== Your goal ==
The entries below are to be written out again without alteration.

-- start of Records for the exercise --

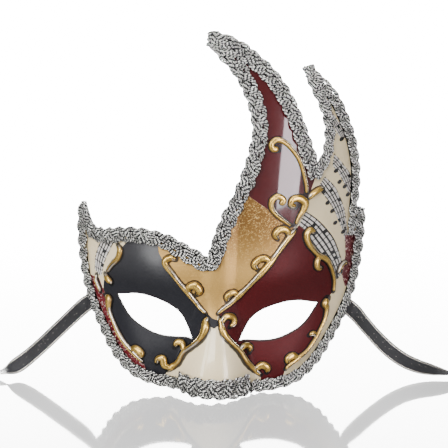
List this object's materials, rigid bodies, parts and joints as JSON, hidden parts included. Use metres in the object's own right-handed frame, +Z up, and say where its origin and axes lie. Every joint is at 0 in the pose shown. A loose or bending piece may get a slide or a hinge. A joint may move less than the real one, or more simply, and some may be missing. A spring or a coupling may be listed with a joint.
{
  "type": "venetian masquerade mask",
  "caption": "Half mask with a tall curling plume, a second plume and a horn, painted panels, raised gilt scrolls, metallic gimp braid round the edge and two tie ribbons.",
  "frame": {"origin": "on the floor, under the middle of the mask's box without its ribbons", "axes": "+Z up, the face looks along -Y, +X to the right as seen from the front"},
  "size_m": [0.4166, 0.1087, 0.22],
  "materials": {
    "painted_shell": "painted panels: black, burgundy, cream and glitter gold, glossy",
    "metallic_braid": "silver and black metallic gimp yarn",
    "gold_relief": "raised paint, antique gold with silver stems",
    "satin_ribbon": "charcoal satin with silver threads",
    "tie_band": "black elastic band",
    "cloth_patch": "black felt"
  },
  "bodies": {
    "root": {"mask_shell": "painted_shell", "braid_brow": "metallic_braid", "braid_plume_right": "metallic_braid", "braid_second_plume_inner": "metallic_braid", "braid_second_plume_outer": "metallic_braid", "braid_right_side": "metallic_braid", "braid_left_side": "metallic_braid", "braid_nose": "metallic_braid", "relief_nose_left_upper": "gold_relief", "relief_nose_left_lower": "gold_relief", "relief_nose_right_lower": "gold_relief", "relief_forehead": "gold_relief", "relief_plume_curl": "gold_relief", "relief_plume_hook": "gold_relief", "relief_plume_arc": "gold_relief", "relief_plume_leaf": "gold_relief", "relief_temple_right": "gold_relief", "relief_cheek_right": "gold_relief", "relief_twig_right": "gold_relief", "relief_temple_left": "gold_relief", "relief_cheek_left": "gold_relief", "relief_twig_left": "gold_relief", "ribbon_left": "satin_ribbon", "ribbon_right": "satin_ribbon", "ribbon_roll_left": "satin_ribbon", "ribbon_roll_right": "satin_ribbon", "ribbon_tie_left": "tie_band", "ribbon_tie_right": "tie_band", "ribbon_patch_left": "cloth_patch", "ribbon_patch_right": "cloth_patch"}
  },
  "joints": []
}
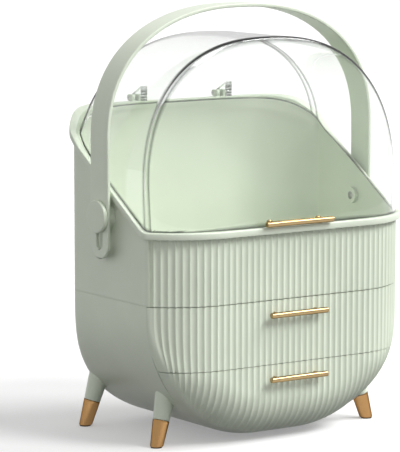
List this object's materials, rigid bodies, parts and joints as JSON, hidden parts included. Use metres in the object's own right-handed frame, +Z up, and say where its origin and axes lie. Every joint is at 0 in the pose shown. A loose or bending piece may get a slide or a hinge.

-- end of Records for the exercise --

== Correct response ==
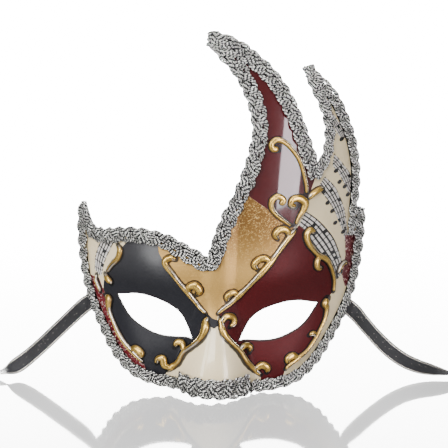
List this object's materials, rigid bodies, parts and joints as JSON, hidden parts included. Use metres in the object's own right-handed frame, +Z up, and say where its origin and axes lie. Every joint is at 0 in the pose shown. A loose or bending piece may get a slide or a hinge. A joint may move less than the real one, or more simply, and some may be missing. A spring or a coupling may be listed with a joint.
{
  "type": "venetian masquerade mask",
  "caption": "Half mask with a tall curling plume, a second plume and a horn, painted panels, raised gilt scrolls, metallic gimp braid round the edge and two tie ribbons.",
  "frame": {"origin": "on the floor, under the middle of the mask's box without its ribbons", "axes": "+Z up, the face looks along -Y, +X to the right as seen from the front"},
  "size_m": [0.4166, 0.1087, 0.22],
  "materials": {
    "painted_shell": "painted panels: black, burgundy, cream and glitter gold, glossy",
    "metallic_braid": "silver and black metallic gimp yarn",
    "gold_relief": "raised paint, antique gold with silver stems",
    "satin_ribbon": "charcoal satin with silver threads",
    "tie_band": "black elastic band",
    "cloth_patch": "black felt"
  },
  "bodies": {
    "root": {"mask_shell": "painted_shell", "braid_brow": "metallic_braid", "braid_plume_right": "metallic_braid", "braid_second_plume_inner": "metallic_braid", "braid_second_plume_outer": "metallic_braid", "braid_right_side": "metallic_braid", "braid_left_side": "metallic_braid", "braid_nose": "metallic_braid", "relief_nose_left_upper": "gold_relief", "relief_nose_left_lower": "gold_relief", "relief_nose_right_lower": "gold_relief", "relief_forehead": "gold_relief", "relief_plume_curl": "gold_relief", "relief_plume_hook": "gold_relief", "relief_plume_arc": "gold_relief", "relief_plume_leaf": "gold_relief", "relief_temple_right": "gold_relief", "relief_cheek_right": "gold_relief", "relief_twig_right": "gold_relief", "relief_temple_left": "gold_relief", "relief_cheek_left": "gold_relief", "relief_twig_left": "gold_relief", "ribbon_left": "satin_ribbon", "ribbon_right": "satin_ribbon", "ribbon_roll_left": "satin_ribbon", "ribbon_roll_right": "satin_ribbon", "ribbon_tie_left": "tie_band", "ribbon_tie_right": "tie_band", "ribbon_patch_left": "cloth_patch", "ribbon_patch_right": "cloth_patch"}
  },
  "joints": []
}
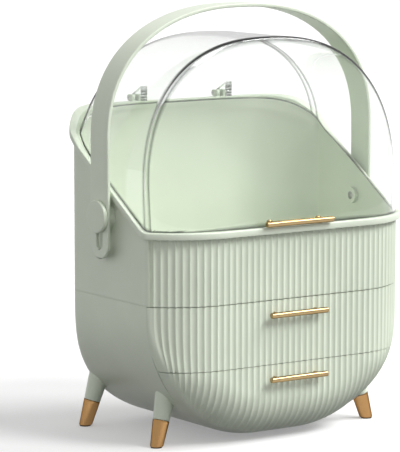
List this object's materials, rigid bodies, parts and joints as JSON, hidden parts included. Use metres in the object's own right-handed frame, +Z up, and say where its origin and axes lie. Every joint is at 0 in the pose shown. A loose or bending piece may get a slide or a hinge.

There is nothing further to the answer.